GrèceSur l’île de Samos, le premier camp «fermé» pour migrants
Une prison, c’est ce à quoi ressemble cette «nouvelle génération» de camps pour demandeurs d’asile, dont le premier a été inauguré samedi sur cette île grecque de la mer Egée.
Barbelés, scanners à rayons X et portes magnétiques: sur l’île grecque de Samos, le nouveau camp «fermé» pour migrants, premier d’une «nouvelle génération» inauguré samedi, ressemble à première vue à une prison isolée à un quart d’heure de route de la principale ville. Sur un terrain de plus de 12’000 m2 bordé d’une double ligne de fils barbelés, plus de 300 demandeurs d’asile y seront transférés à partir de lundi du bidonville de Vathy, où ils s’entassaient jusqu’ici aux portes de la ville, qui sera démantelé et décontaminé.
«De Samos, nous envoyons un message à toutes les îles: les images (des camps insalubres) de Moria (à Lesbos) ou de Vathy appartiennent désormais au passé», a déclaré le ministre grec des Migrations, Notis Mitarachi, samedi lors de la cérémonie d’inauguration du camp encore vide. Répartis en plusieurs «quartiers», les demandeurs d’asile auront accès à des zones de restauration, de sport, de jeux, mais aussi des cuisines partagées. Les dortoirs sont dotés de cinq lits et d’une armoire chacun, avec des WC à la turque et des douches partagées, a constaté une équipe de l’AFP.

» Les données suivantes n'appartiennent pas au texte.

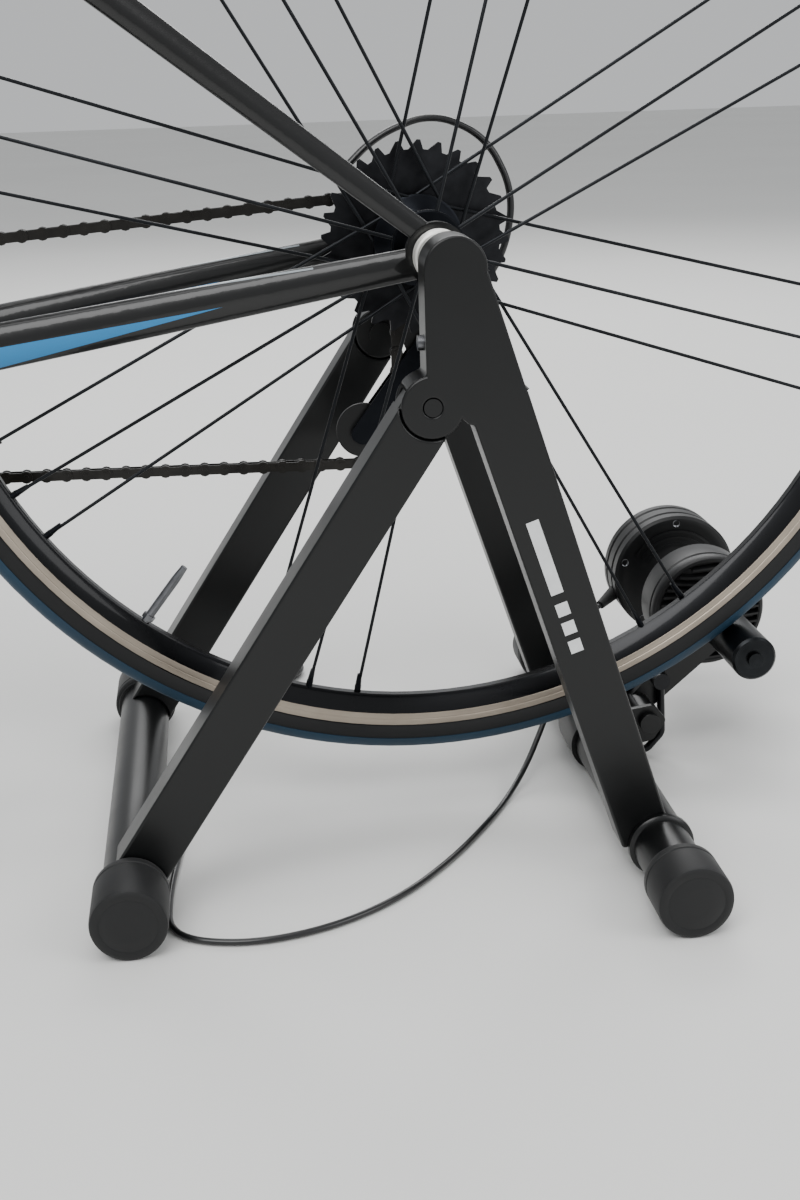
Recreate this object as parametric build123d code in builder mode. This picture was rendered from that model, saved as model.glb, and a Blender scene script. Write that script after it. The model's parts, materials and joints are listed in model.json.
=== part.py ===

«Le nouveau centre à accès contrôlé et fermé rendra leur dignité perdue à ceux qui cherchent la protection internationale, mais aussi les conditions nécessaires de protection et de rétention aux migrants illégaux qui doivent être renvoyés», a ajouté le ministre.
Rétention pour les déboutés du droit d’asile
Au sein du camp, un centre de rétention a été prévu pour tous les migrants déboutés du droit d’asile et voués à être renvoyés en Turquie. De même sur l’île de Léros, où un camp de ce type devrait être terminé le mois prochain et sur celle de Kos, immédiatement après. À Lesbos, où le camp de Moria a été réduit en cendres l’an dernier, les travaux n’ont pas encore commencé et le nouveau centre ne sera pas fini avant l’automne 2022, selon une source gouvernementale. La Commission européenne s’est engagée à financer à hauteur de 276 millions d’euros cinq nouveaux camps sur les îles de la mer Égée qui reçoivent la plupart des migrants arrivant des côtes turques voisines.
«C’est le premier centre de réception d’une nouvelle génération sur les îles égéennes», a indiqué à Samos Beate Gminder, vice-directrice générale des migrations et de l’intérieur à la Commission européenne. À Samos, le bidonville de Vathy avait abrité près de 7000 demandeurs d’asile entre 2015 et 2016, pour une capacité initiale de 680 personnes. Sur les 550 migrants qui restent sur l’île, quelque 300 vivant encore dans des conditions insalubres ont accepté d’être transférés dans le nouveau camp où ils doivent se présenter lundi.
Mais ils ne seront plus autorisés qu’à sortir le jour de 08h00 à 20h00, transportés par bus spéciaux en ville et contraints de présenter leurs empreintes digitales et badges électroniques au portail magnétique à l’entrée. Des sanctions disciplinaires sont prévues pour ceux qui ne rentreraient pas avant 20h00.
Inquiétudes des ONG et du HCR
Les défenseurs des droits humains s’inquiètent de l’enfermement des demandeurs d’asile. Ces nouveaux centres «vont empêcher d’identifier de manière efficace les personnes vulnérables», «limiter l’accès des demandeurs d’asile aux services» et «amplifier l’effet néfaste du confinement sur la santé mentale des personnes», ont fustigé une cinquantaine d’ONG, dont Amnesty International.
«Le mot "fermé" revient souvent et c’est inquiétant», avait admis Mireille Girard, la représentante en Grèce du Haut-Commissariat aux Réfugiés de l’ONU (HCR). «La position du HCR est que le demandeur d’asile a besoin de protection, ce n’est pas un criminel ni quelqu’un qui représente un risque pour la communauté, c’est une personne qui a besoin d’aide. Pour nous, les camps doivent être ouverts, le gouvernement nous a assuré qu’ils le seraient», a-t-elle déclaré à l’AFP.
Athènes ne cesse de se féliciter de la décongestion significative des camps sur les îles et de la réduction des arrivées de près de 90% depuis 2019. Mais les ONG expliquent cette baisse par le refoulement systématique et illégal des migrants vers la Turquie, ce que nie le gouvernement conservateur grec.